(Items from a dataset)
--------------------------------
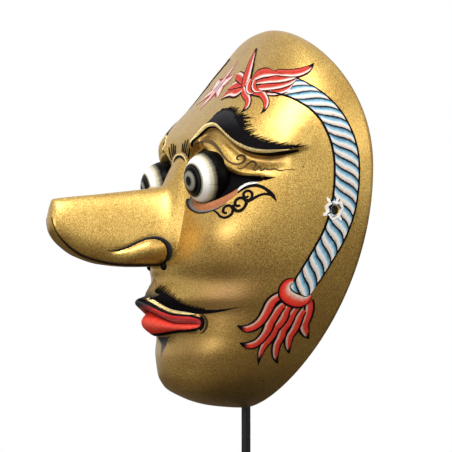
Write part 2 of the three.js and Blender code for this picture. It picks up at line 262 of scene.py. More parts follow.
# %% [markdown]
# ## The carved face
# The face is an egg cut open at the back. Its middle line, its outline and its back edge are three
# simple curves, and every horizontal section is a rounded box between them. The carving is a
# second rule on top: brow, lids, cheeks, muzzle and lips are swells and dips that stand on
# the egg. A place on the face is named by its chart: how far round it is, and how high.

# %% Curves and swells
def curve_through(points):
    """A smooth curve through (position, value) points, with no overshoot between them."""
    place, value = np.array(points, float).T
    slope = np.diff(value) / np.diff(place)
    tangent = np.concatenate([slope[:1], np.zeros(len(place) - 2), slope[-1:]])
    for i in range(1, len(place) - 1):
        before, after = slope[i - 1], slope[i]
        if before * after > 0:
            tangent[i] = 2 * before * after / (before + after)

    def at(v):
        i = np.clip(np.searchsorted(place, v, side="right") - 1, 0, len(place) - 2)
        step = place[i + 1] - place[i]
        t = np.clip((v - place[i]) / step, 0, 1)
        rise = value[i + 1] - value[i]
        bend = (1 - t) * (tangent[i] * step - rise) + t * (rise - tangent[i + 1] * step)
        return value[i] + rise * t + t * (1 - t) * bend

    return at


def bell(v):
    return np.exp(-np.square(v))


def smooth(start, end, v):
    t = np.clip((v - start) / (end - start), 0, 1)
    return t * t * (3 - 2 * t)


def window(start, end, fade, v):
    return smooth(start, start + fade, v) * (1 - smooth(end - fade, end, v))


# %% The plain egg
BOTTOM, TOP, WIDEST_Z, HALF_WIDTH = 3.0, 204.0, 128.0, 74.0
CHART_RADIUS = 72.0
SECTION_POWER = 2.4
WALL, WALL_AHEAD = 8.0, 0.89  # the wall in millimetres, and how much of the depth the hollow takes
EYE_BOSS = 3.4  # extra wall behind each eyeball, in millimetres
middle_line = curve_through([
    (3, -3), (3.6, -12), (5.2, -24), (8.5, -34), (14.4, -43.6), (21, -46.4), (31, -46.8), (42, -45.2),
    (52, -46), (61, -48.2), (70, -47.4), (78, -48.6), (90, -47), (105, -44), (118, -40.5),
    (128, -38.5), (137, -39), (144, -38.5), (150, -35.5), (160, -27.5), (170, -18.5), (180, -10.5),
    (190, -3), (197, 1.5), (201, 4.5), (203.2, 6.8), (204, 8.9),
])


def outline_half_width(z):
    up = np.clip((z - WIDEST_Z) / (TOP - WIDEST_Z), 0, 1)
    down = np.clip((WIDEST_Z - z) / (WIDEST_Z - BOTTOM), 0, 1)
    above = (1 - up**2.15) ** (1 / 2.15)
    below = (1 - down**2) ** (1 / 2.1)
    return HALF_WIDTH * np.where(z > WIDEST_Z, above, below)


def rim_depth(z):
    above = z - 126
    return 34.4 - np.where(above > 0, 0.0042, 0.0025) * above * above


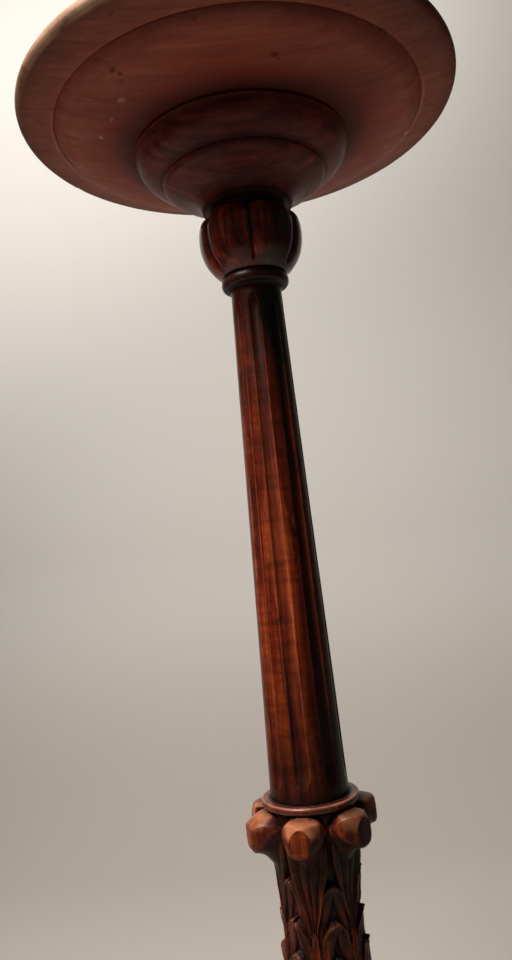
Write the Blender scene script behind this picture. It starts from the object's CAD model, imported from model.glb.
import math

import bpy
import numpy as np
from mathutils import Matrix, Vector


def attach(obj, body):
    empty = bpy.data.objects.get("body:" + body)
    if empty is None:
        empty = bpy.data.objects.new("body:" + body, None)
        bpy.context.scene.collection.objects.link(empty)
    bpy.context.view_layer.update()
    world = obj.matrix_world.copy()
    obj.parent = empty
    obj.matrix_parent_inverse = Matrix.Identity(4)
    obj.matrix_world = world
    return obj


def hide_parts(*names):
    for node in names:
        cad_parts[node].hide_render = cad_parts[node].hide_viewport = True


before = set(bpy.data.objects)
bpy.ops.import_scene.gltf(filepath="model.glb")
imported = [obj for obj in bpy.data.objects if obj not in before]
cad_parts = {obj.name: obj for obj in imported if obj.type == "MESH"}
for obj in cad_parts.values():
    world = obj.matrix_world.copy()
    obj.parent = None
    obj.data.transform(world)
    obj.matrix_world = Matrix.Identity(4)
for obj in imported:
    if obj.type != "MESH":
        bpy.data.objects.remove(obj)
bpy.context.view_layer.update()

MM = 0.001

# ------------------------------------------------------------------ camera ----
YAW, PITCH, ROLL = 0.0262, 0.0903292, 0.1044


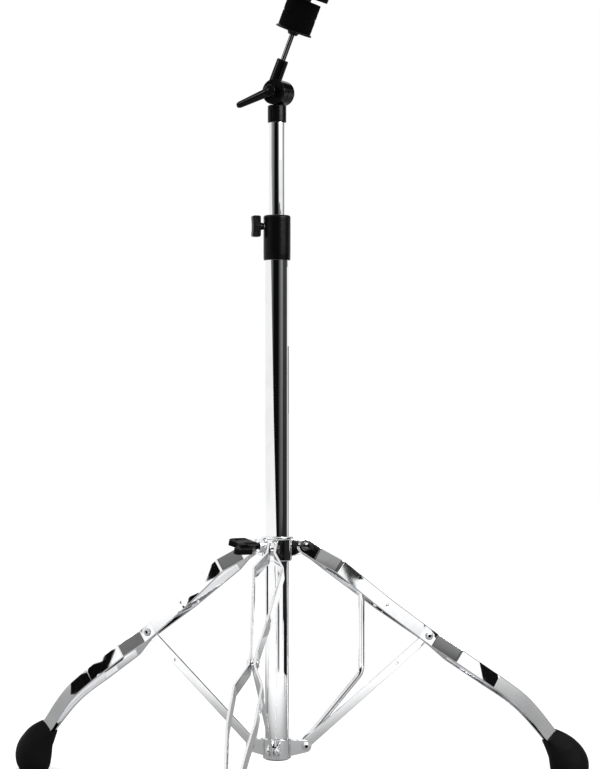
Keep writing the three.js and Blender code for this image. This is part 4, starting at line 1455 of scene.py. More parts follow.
--------------------------------
SHORT PROBLEM =>
Pick out each line above that includes "three" and show it.

SOLUTION FOR THIS TASK =>
Write part 2 of the three.js and Blender code for this picture. It picks up at line 262 of scene.py. More parts follow.
# The face is an egg cut open at the back. Its middle line, its outline and its back edge are three
Keep writing the three.js and Blender code for this image. This is part 4, starting at line 1455 of scene.py. More parts follow.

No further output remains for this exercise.